Pero mucho me temo que a pesar del escándalo y de las críticas y de que el canal Univisión le haya cancelado contratos, Donald Trump, que no es ningún tonto, se saldrá con la suya, y al final de la tarde, cuando se haga el conteo y se vea quién es quién, se verá que su táctica de provocar, como la del proctólogo Jara, dará buenos resultados. Y esto por dos cosas que me parecen claras.
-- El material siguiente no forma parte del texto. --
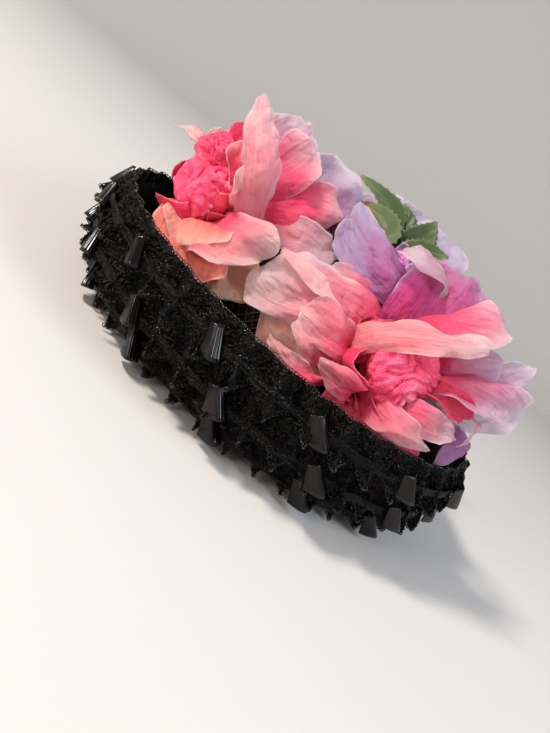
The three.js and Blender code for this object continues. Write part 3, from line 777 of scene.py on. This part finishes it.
def clear_of_hat(point):
    """Where cloth at a point comes to lie: over the crown and within the brim."""
    across, along, height = point
    far = math.hypot(across / CROWN_HALF_WIDTH, along / CROWN_HALF_LENGTH)
    if far < CROWN_SHOULDER:
        rise = np.interp(far, CROWN_SPREAD[::-1], CROWN_RISE[::-1])
        height = max(height, CROWN_FOOT + rise * (CROWN_TOP - CROWN_FOOT) + CLOTH_CLEARANCE)
    edge = 0.02 + np.interp((height - CROWN_FOOT) / (CROWN_TOP - CROWN_FOOT), CROWN_RISE,
                            CROWN_SPREAD)
    if CROWN_SHOULDER <= far < edge:
        across, along = across * edge / far, along * edge / far
    beyond = max(0, height - SPILL_HEIGHT) * SPILL_SLOPE - RIM_CLEARANCE
    half_width = np.interp(height, BRIM_HEIGHT, BRIM_HALF_WIDTH) + beyond
    half_length = np.interp(height, BRIM_HEIGHT, BRIM_HALF_LENGTH) + beyond
    out = max(1, math.hypot(across / half_width, along / half_length))
    return across / out, along / out, height


def fold_lift(part, aside, length, width, seed):
    """How far the sharp folds across a petal lift its cloth, in millimetres."""
    chance = np.random.default_rng(seed * 17)
    lift = 0
    for fold in range(FOLD_LINES):
        turn = chance.uniform(-0.9, 0.9)
        middle = chance.uniform(-0.8, 0.8) * width / 2
        away = (aside * width / 2 - middle) * math.cos(turn) + (part - 0.5) * length * math.sin(turn)
        spread = FOLD_WIDTH * chance.uniform(0.6, 1.5)
        lift = lift + (-1) ** fold * FOLD * np.maximum(0, 1 - np.abs(away) / spread)
    return lift


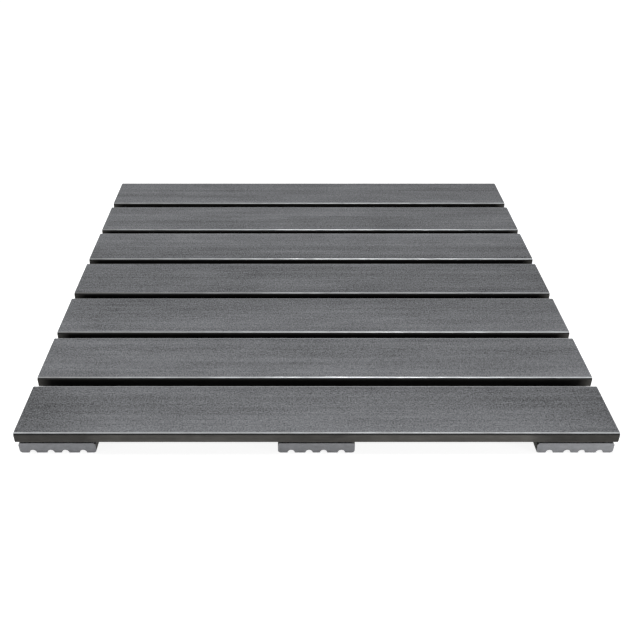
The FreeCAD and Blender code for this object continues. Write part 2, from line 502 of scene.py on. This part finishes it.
def make_plank(name, size, top_step, seed, finish_and_light):
    """A plank along X round the origin, underside at Z 0, with its sawn ends as second material."""
    length, width, thickness = size
    rings, turns = plank_rings(length, width, thickness, top_step, seed)
    stations, count = rings.shape[:2]
    faces = ring_faces(stations, count)
    first = range(count)
    last = range((stations - 1) * count, stations * count)
    faces += [tuple(reversed(first)), tuple(last)]
    mesh = bpy.data.meshes.new(name)
    mesh.from_pydata(rings.reshape(-1, 3).tolist(), [], faces)
    layer = mesh.uv_layers.new(name="plank")
    layer.uv.foreach_set("vector", plank_map(rings, seed).astype(np.float32).ravel())
    add_values(mesh, "turn", np.tile(turns, stations))
    # Painted light rides on these values: sheen and shade in the tone, the edges' highlight with their
    # wear, and shade in the gaps and along the front side in the light
    add_values(mesh, "tone", plank_tone(rings, width, turns, finish_and_light).ravel())
    along = rings[..., 0].ravel()
    add_values(mesh, "wear", np.interp(along, (-length / 2, 0.0, length / 2), finish_and_light.wear))
    add_values(mesh, "light", skin_light(rings, width, finish_and_light.side_lights).ravel())
    # Both ends and the arris round each are sawn
    sawn = np.zeros(len(faces), np.int32)
    sawn[-2:] = 1
    sawn[:count] = 1
    sawn[-count - 2:-2] = 1
    mesh.polygons.foreach_set("material_index", sawn)
    return mesh


def circle(shape, radius, height, steps):
    """A ring of points round the Z axis."""
    angles = np.arange(steps) * 2 * math.pi / steps
    return [shape.verts.new((radius * math.cos(a), radius * math.sin(a), height)) for a in angles]


def turned_tool(profile, steps):
    """A closed solid turned about Z from (radius, height) points that start and end on the axis."""
    shape = bmesh.new()
    rings = [circle(shape, radius, height, steps) for radius, height in profile[1:-1]]
    bottom = shape.verts.new((0.0, 0.0, profile[0][1]))
    top = shape.verts.new((0.0, 0.0, profile[-1][1]))
    for number in range(steps):
        following = (number + 1) % steps
        shape.faces.new((bottom, rings[0][following], rings[0][number]))
        shape.faces.new((top, rings[-1][number], rings[-1][following]))
        for lower, upper in zip(rings, rings[1:]):
            shape.faces.new((lower[number], lower[following], upper[following], upper[number]))
    return shape


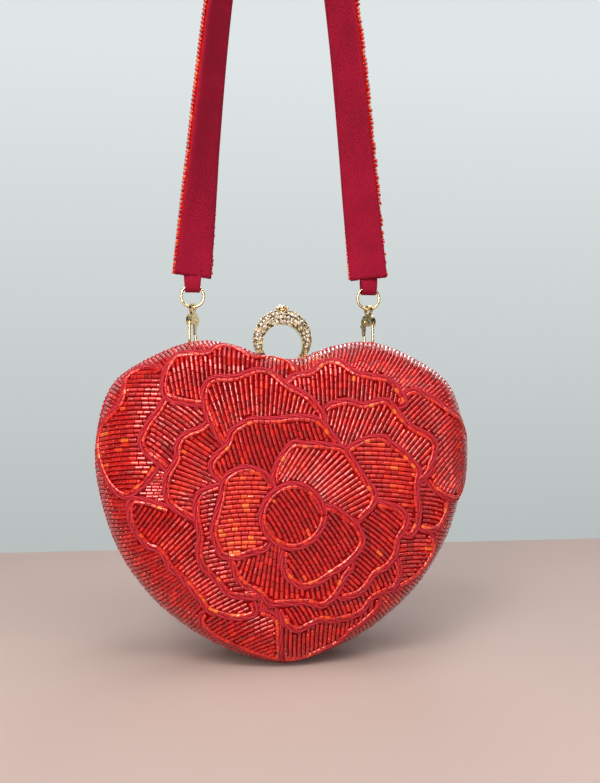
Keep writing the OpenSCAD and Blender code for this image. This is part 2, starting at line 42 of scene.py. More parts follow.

En primer lugar porque está teniendo una exposición en medios enorme, más que cualquier otro político, lo que le permite agitar la banderita y seguir con su grito de “Este país es nuestro y debe seguir siendo nuestro”, un argumento que nos parece aborrecible a liberales y progresistas, pero que le encanta a quienes, por las diferentes crisis, andan necesitados de alguna consigna que les restaure su maltrecha identidad; en segundo porque, nos guste o no, eso es lo que piensan muchos norteamericanos, y no sólo ellos, millones de personas en todo el mundo que ven como enemigos, delincuentes, portadores de males y aprovechadores a quienes llegan a instalarse a su país.
 
En Venezuela, sin ir más lejos, Maduro dijo hace poco algo muy parecido de los colombianos que viven desde hace años allá, y de los que siguen llegando, ¡el propio presidente! Si se trata de Europa hay que cambiar mexicanos por árabes o africanos, algo que la derecha repite constantemente porque es un argumento que funciona, y por eso cada vez que dicen un exabrupto contra musulmanes o negros, sea el partido de Le Pen o la Liga Norte italiana, se arma un revuelo en la prensa y decenas de columnistas se rasgan las vestiduras, pero a la hora del té siguen subiendo en las encuestas.
 
Y así en todo el mundo. Si se trata de Chile o Argentina no son los mexicanos sino los bolivianos. En Thailandia insultan a los birmanos y los acusan de todo lo habido y por haber. En Singapur o Australia acusan a los indios de la India y a los de Bangladesh. Si Colombia fuera un paraíso para alguien, una Arcadia de progreso y de paz, tendríamos inmigrantes económicos y por supuesto que la derecha usaría muy pronto los mismos argumentos xenófobos. Como no hay muchos insultan a los indígenas, como hizo nuestra prócer y nieta de presidente Paloma Valencia.
 
Porque el fervor de la identidad y de lo propio, sea por nación, clase, raza o religión, y el rechazo o desprecio y en ocasiones odio al que es diferente es una de las pulsiones más antiguas del ser humano. En las Cruzadas se mataba a lanza y espada a los que creían en otros dioses. El Islam radical siente que debe seguirlo haciendo. Ha sido siempre así.
 
Y como todo lo que tiene que ver con violencia, física o verbal, al final resulta ser un problema de educación y de cultura, algo en lo que, a todas luces, no anda muy sobrado nuestro multimillonario gringo y anti mexicano.